When referring to this framework in academic literature, please consider using the following bibTeX excerpt:

@misc{PQM4,
  title = {{PQM4}: Post-quantum crypto library for the {ARM} {Cortex-M4}},
  author = {Matthias J. Kannwischer and Joost Rijneveld and Peter Schwabe and Ko Stoffelen},
  note = {\url{https://github.com/mupq/pqm4}}
}

License

Different parts of pqm4 have different licenses.

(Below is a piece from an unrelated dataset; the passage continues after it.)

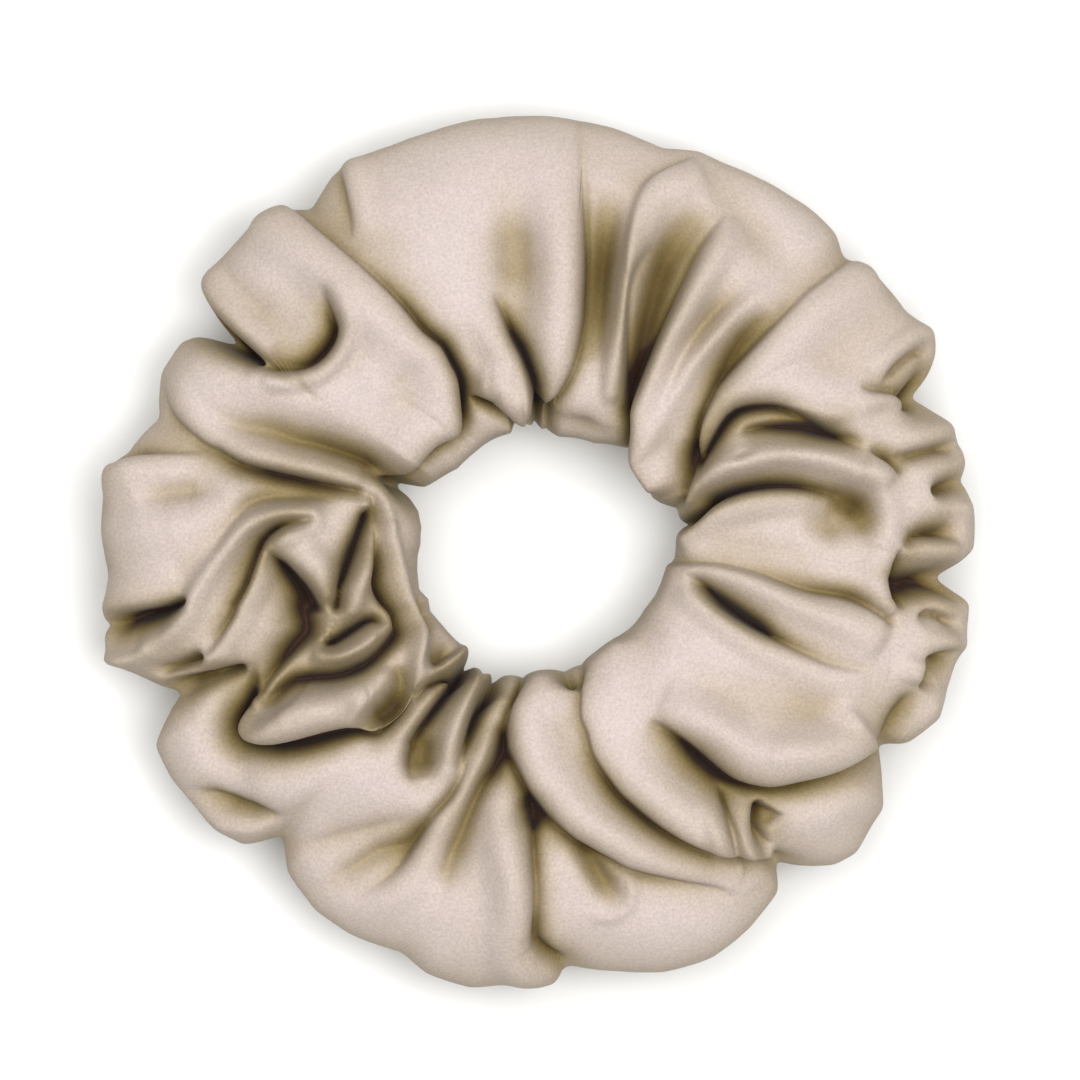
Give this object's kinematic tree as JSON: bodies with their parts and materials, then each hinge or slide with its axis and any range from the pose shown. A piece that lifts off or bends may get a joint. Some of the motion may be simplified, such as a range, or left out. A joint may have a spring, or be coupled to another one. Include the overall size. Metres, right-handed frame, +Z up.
{
  "type": "scrunchie",
  "caption": "Gathered satin hair tie: a sewn cloth tube bunched up on a stitched loop of flat elastic, which stretches round a ponytail or wrist.",
  "frame": {"origin": "middle of the opening, on the surface that the scrunchie lies on", "axes": "+Z up along the opening's axis, +Y roughly towards the end seam where the tube's ends meet (it is at 84 degrees from +X), +X to the right of it"},
  "size_m": [0.12, 0.12, 0.026],
  "materials": {
    "satin": "champagne satin, soft sheen",
    "elastic": "off-white woven elastic, matte",
    "white_thread": "spun polyester, matte",
    "beige_thread": "spun polyester, matte"
  },
  "bodies": {
    "root": {"satin_cover": "satin", "elastic_band": "elastic", "long_seam_needle_thread": "beige_thread", "long_seam_bobbin_thread": "beige_thread", "slip_stitch_thread": "beige_thread"},
    "join": {"elastic_join_needle_thread": "white_thread", "elastic_join_bobbin_thread": "white_thread", "end_seam_needle_thread": "beige_thread", "end_seam_bobbin_thread": "beige_thread"}
  },
  "joints": [
    {"name": "stretch", "type": "slide", "parent": "root", "child": "join", "axis": [0.1045, 0.9945, 0], "range_m": [0, 0.08], "stiffness_N_per_m": 50, "deforming": ["satin_cover", "elastic_band", "long_seam_needle_thread", "long_seam_bobbin_thread", "slip_stitch_thread"]}
  ]
}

Specifically,

• the files under common/ are in the public domain;
• the files under crypto_kem/frodo640-cshake/ are under MIT License;
• the files under crypto_kem/kindi/ are covered by the corresponding IP statements submitted to NIST;
• the files under crypto_kem/kyber768/ are in the public domain;
• the files under crypto_kem/newhope1024cca/ are in the public domain;
• the files under crypto_kem/ntruhrss701/ are in the public domain;
• the files under crypto_kem/ntru-kem-743/ are in the public domain;
• the files under crypto_kem/rlizard-1024-11/ are covered by the corresponding IP statements submitted to NIST;
• the files under crypto_kem/saber/ are in the public domain;
• the files under crypto_kem/sikep751/ are under MIT License;
• the files under crypto_kem/sntrup4591761/ are in the public domain;
• the files under crypto_sign/dilithium/ are in the public domain;
• the files under crypto_sign/qTesla-I/ are in the public domain;
• the files under crypto_sign/qTesla-III-size/ are in the public domain;
• the files under crypto_sign/qTesla-III-speed/ are in the public domain;
• the files under crypto_sign/sphincs-shake256-128s/ are in the public domain;
• the files under hostside/ are in the public domain;
• the files under the submodule directory libopencm3/ are under LGPL3;
• the files speed.c, stack.c, test.c, testvectors.c, and testvectors-host.c in crypto_kem/ are in the public domain;
• the files speed.c, stack.c, test.c, testvectors.c, and testvectors-host.c in crypto_sign/ are in the public domain; and
• the files benchmarks.py, benchmarks_to_md.py, Makefile, README.md, test.py, testvectors.py, and utils.py are in the public domain.